--- BEGIN ---

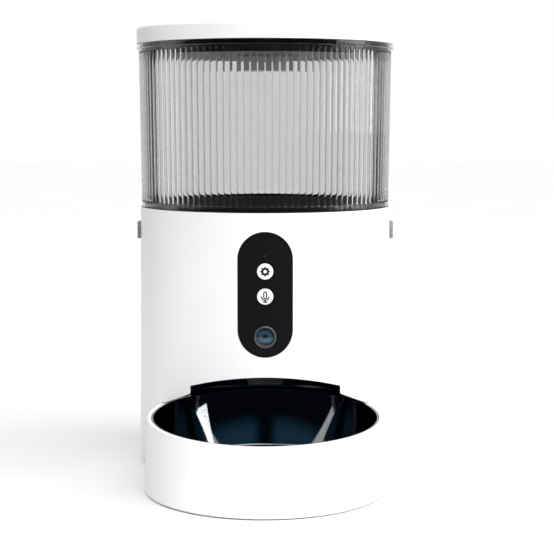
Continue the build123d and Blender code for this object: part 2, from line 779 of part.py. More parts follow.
def heel_centre():
    foot = on_arc(side_centre(), SIDE_ARC_R, SIDE_END)
    end = radians(SIDE_END)
    return (foot[0] - HEEL_ARC_R * cos(end), foot[1] + HEEL_ARC_R * sin(end))


def dish_side(thick):
    """Profile of the dish from its top edge to its floor, moved outwards by thick."""
    side, heel = side_centre(), heel_centre()
    side_r, heel_r = SIDE_ARC_R + thick, HEEL_ARC_R + thick
    top = on_arc(side, side_r, SIDE_START)
    middle = on_arc(side, side_r, (SIDE_START + SIDE_END) / 2)
    foot = on_arc(side, side_r, SIDE_END)
    heel_middle = on_arc(heel, heel_r, (SIDE_END + 90) / 2)
    floor = on_arc(heel, heel_r, 90)
    edges = [
        ThreePointArc(top, middle, foot),
        ThreePointArc(foot, heel_middle, floor),
        Line(floor, (0, floor[1])),
    ]
    return edges, top, floor


def bowl():
    """Deep-drawn steel dish that stands on the seat in the holder, its edge rounded over."""
    inner, inner_top, inner_floor = dish_side(0.0)
    outer, outer_top, outer_floor = dish_side(STEEL)
    middle = on_arc(side_centre(), SIDE_ARC_R + STEEL / 2, SIDE_START)
    crest = (middle[0], middle[1] + STEEL / 2)
    edge = ThreePointArc(inner_top, crest, outer_top)
    axis = Line((0, inner_floor[1]), (0, outer_floor[1]))
    return in_holder(turned(*inner, *outer, edge, axis))


NODES = {
    "housing": housing,
    "base_plate": base_plate,
    "base_screws": base_screws,
    "battery_contacts": battery_contacts,
    "rubber_feet": rubber_feet,
    "mouth_liner": mouth_liner,
    "chute": chute,
    "food_sensors": food_sensors,
    "dispenser_drum": dispenser_drum,
    "drum_cover": drum_cover,
    "drum_screws": drum_screws,
    "rotor_bearing": rotor_bearing,
    "gearmotor": gearmotor,
    "motor_bracket": motor_bracket,
    "motor_screws": motor_screws,
    "hopper_gasket": hopper_gasket,
    "front_panel": front_panel,
    "button_board": button_board,
    "tact_switches": tact_switches,
    "status_light": status_light,
    "microphone": microphone,
    "camera_bezel": camera_bezel,
    "camera_window": camera_window,
    "camera_barrel": camera_barrel,
    "camera_lens": camera_lens,
    "camera_sensor": camera_sensor,
    "main_board": main_board,
    "signal_ribbon": signal_ribbon,
    "speaker": speaker,
    "power_jack": power_jack,
    "hopper": hopper,
    "funnel": funnel,
    "lid": lid,
    "lid_liner": lid_liner,
    "lid_seal": lid_seal,
    "desiccant_box": desiccant_box,
    "rotor": rotor,
    "rotor_paddles": rotor_paddles,
    "agitator": agitator,
    "rotor_shaft": rotor_shaft,
    "drive_gear": drive_gear,
    "motor_pinion": motor_pinion,
    "battery_door": battery_door,
    "bowl_holder": bowl_holder,
    "holder_feet": holder_feet,
    "bowl": bowl,
}

for name, make in NODES.items():
    save(name, make())

save("release_button_right", release_button())
save("release_button_left", Rot(Z=180) * release_button())
save("settings_button", push_button(SETTINGS_Z))
save("talk_button", push_button(TALK_Z))
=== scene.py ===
import json
import math

import bmesh
import bpy
from bpy.props import FloatProperty, FloatVectorProperty, IntProperty, PointerProperty
from mathutils import Euler, Matrix, Vector


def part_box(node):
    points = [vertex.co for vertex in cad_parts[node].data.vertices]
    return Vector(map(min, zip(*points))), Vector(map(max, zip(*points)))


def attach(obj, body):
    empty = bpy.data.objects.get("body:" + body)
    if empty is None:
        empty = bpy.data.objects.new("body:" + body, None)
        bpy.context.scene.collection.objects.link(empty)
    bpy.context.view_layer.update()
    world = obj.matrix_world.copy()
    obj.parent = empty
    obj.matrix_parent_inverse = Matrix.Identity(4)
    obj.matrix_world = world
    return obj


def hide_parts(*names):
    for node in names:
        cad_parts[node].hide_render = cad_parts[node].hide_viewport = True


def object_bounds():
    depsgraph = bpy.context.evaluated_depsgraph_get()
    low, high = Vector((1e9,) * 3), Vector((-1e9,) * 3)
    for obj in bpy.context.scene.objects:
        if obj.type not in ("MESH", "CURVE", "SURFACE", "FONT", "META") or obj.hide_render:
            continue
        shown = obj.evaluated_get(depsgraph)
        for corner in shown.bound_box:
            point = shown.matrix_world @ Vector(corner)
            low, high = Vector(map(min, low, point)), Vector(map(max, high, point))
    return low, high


bl_info = {
    "name": "Automatic pet feeder",
    "version": (1, 0, 0),
    "blender": (4, 5, 0),
    "location": "3D View > Sidebar > Feeder",
    "description": "Builds the looks of a tower pet feeder round its working model",
    "category": "Object",
}

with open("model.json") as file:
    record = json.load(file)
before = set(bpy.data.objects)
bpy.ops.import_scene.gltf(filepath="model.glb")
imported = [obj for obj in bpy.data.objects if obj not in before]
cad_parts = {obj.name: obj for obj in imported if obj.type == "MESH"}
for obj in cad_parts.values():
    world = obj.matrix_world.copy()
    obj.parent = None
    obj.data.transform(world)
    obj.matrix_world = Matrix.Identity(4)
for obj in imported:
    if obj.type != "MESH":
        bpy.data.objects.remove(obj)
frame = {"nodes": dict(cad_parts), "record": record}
CAD_LOW, CAD_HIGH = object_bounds()

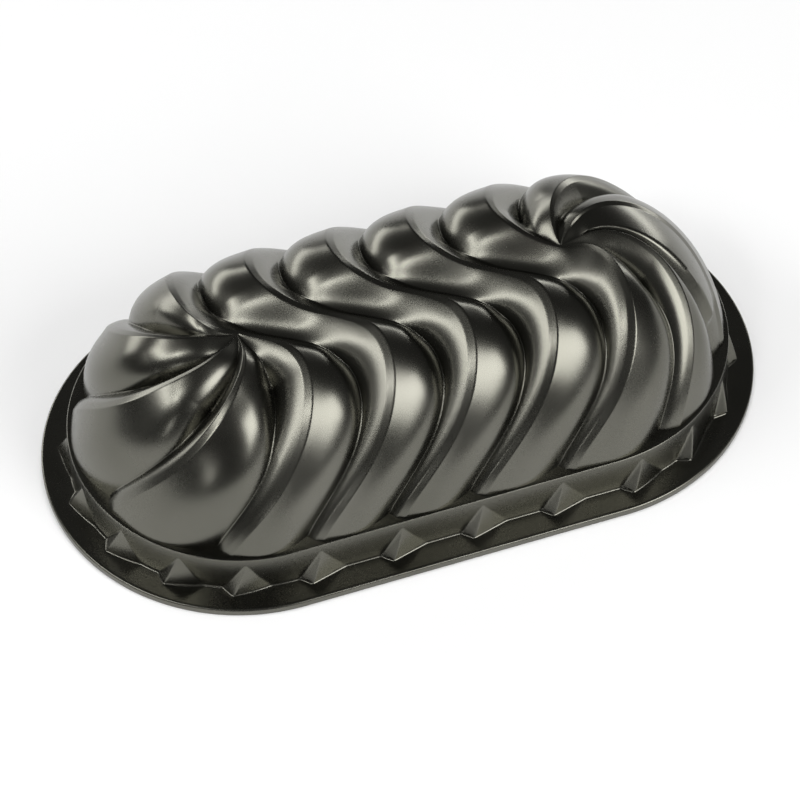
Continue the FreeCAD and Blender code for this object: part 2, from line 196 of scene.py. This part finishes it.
# ------------------------------------------------------------------ flutes
class Rows:
    """The ridges and flutes on every row, a row being one distance from the spine.

    Lists hold one array for each flute, with one value for each row as a column.
    """

    def __init__(self, count):
        self.r = FOOT * (1.0 - (1.0 - np.linspace(0.0, 1.0, count)) ** ROW_CROWDING)[:, None]
        self.t = self.r / FOOT
        self.marks = [ridge(i, self.r) for i in range(RIDGES + 1)]
        self.pitch = [self.marks[i + 1] - self.marks[i] for i in range(RIDGES)]
        self.scale = [np.minimum(1.0, pitch / PITCH) for pitch in self.pitch]
        self.crease = [np.clip(cubic(CREASE[i], self.t), *CREASE_LIMITS) for i in range(RIDGES)]
        self.sharp = smooth(self.t / SOFT_END)
        self.step = [STEP_DOWN * self.sharp * scale for scale in self.scale]
        self.edge_drop = [self.step[i - 1] for i in range(RIDGES)]
        plain = self.step[PANEL_FLUTE]
        self.edge_drop[PANEL_FLUTE + 1] = plain + (PANEL_DEPTH - plain) * panel_lift(self.t)

    def broad_side(self, q):
        """Broad side of a flute: a ramp that rolls off steeply into the crease."""
        change = smooth((self.t - RAMP_START) / (RAMP_END - RAMP_START))
        ramp = RAMP_TOP + (RAMP_LOW - RAMP_TOP) * change
        rolled = ramp * q + (1.0 - ramp) * q ** ROLL
        return even_side(q) + (rolled - even_side(q)) * self.sharp

    def steep_side(self, w):
        """Narrow side of a flute, from the next ridge down to the crease."""
        steep = STEEP_SHARE * w + (1.0 - STEEP_SHARE) * w ** 3
        return even_side(w) + (steep - even_side(w)) * self.sharp

    def flute(self, i, v):
        """Depth of flute i at v, from 0 at its own strip to 1 at the next."""
        crease = self.crease[i]
        deep = flute_depth(self.t) * np.minimum(1.0, self.pitch[i] / (FULL_WIDTH * PITCH))
        q = np.clip(v / crease, 0.0, 1.0)
        w = np.clip((1.0 - v) / (1.0 - crease), 0.0, 1.0)
        swell = BULGE * self.scale[i] * smooth((self.t - BULGE_START) / (1.0 - BULGE_START))
        broad = deep * self.broad_side(q) - swell * np.sin(math.pi * q) ** 1.5
        band = self.step[i] + (deep - self.step[i]) * self.steep_side(w)
        if i == PANEL_FLUTE:
            wall = np.clip((v - crease) / PANEL_EDGE, 0.0, 1.0)
            band = band + (deep + (PANEL_DEPTH - deep) * wall - band) * panel_lift(self.t)
        return np.where(v < crease, broad, band)

    def depth(self, i, d):
        """Depth at distance d after ridge i, with half a strip at either side of the flute."""
        i = i % RIDGES
        up = (i + 1) % RIDGES
        pitch, land = self.pitch[i], LAND * self.scale[i]
        flute = self.flute(i, np.clip((d - land) / np.maximum(pitch - 2.0 * land, TINY), 0.0, 1.0))
        own_width = np.maximum(LAND * (self.scale[i] + self.scale[i - 1]), TINY)
        next_width = np.maximum(LAND * (self.scale[i] + self.scale[up]), TINY)
        own = self.edge_drop[i] * np.clip((land - d) / own_width, 0.0, 1.0)
        following = self.edge_drop[up] * (1.0 - np.clip((d - pitch + land) / next_width, 0.0, 1.0))
        return np.where(d < land, own, np.where(d > pitch - land, following, flute))

    def near(self, i, d):
        """Depth at distance d after ridge i, which may lie in a neighbouring flute."""
        pitch = self.pitch[i]
        inside = np.where(d > pitch, self.depth(i + 1, d - pitch), self.depth(i, d))
        return np.where(d < 0, self.depth(i - 1, self.pitch[i - 1] + d), inside)

    def smoothed(self, i, d):
        """The depth averaged over a short length, which rounds the edges."""
        weights = (1, 2, 3, 4, 3, 2, 1)
        places = (-1.0, -0.66, -0.33, 0.0, 0.33, 0.66, 1.0)
        total = 0.0
        for place, weight in zip(places, weights):
            total = total + weight * self.near(i, d + place * EDGE * self.scale[i])
        return total / sum(weights)

    def hollow(self, i, d):
        """Depth of the inside, a wall below the outside."""
        best = 0.0
        for k in np.linspace(-1.0, 1.0, 15):
            best = np.maximum(best, self.near(i, d + k * INNER_WALL) + INNER_WALL * math.sqrt(1.0 - k * k))
        return best

    def columns(self, i):
        """Distances from one ridge to the next, close together at the strip edges and the crease."""
        pitch, scale = self.pitch[i], self.scale[i]
        low = LAND * scale
        high = pitch - low
        crease = low + (high - low) * self.crease[i]
        zone = np.minimum(CREASE_ZONE * scale, 0.45 * np.minimum(crease - low, high - crease))
        edge = CREASE_ZONE * EDGE * scale
        low_edge = low + np.minimum(edge, 0.4 * (crease - zone - low))
        high_edge = high - np.minimum(edge, 0.4 * (high - crease - zone))
        stops = [0.0 * pitch, low, low_edge, crease - zone, crease, crease + zone, high_edge, high, pitch]
        out = []
        for a, b, count in zip(stops, stops[1:], FLUTE_COUNTS):
            out += [a + (b - a) * k / count for k in range(count)]
        return np.concatenate(out, axis=1)

    def even_columns(self, i):
        return self.pitch[i] * np.linspace(0.0, 1.0, INSIDE_COLUMNS, endpoint=False)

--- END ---

Requirements:
Your task is to print the lines from the one containing "for name, make" through the one containing "low, high = Vector((1e9,)", exactly and with nothing added.

Output for this task:
for name, make in NODES.items():
    save(name, make())

save("release_button_right", release_button())
save("release_button_left", Rot(Z=180) * release_button())
save("settings_button", push_button(SETTINGS_Z))
save("talk_button", push_button(TALK_Z))
=== scene.py ===
import json
import math

import bmesh
import bpy
from bpy.props import FloatProperty, FloatVectorProperty, IntProperty, PointerProperty
from mathutils import Euler, Matrix, Vector


def part_box(node):
    points = [vertex.co for vertex in cad_parts[node].data.vertices]
    return Vector(map(min, zip(*points))), Vector(map(max, zip(*points)))


def attach(obj, body):
    empty = bpy.data.objects.get("body:" + body)
    if empty is None:
        empty = bpy.data.objects.new("body:" + body, None)
        bpy.context.scene.collection.objects.link(empty)
    bpy.context.view_layer.update()
    world = obj.matrix_world.copy()
    obj.parent = empty
    obj.matrix_parent_inverse = Matrix.Identity(4)
    obj.matrix_world = world
    return obj


def hide_parts(*names):
    for node in names:
        cad_parts[node].hide_render = cad_parts[node].hide_viewport = True


def object_bounds():
    depsgraph = bpy.context.evaluated_depsgraph_get()
    low, high = Vector((1e9,) * 3), Vector((-1e9,) * 3)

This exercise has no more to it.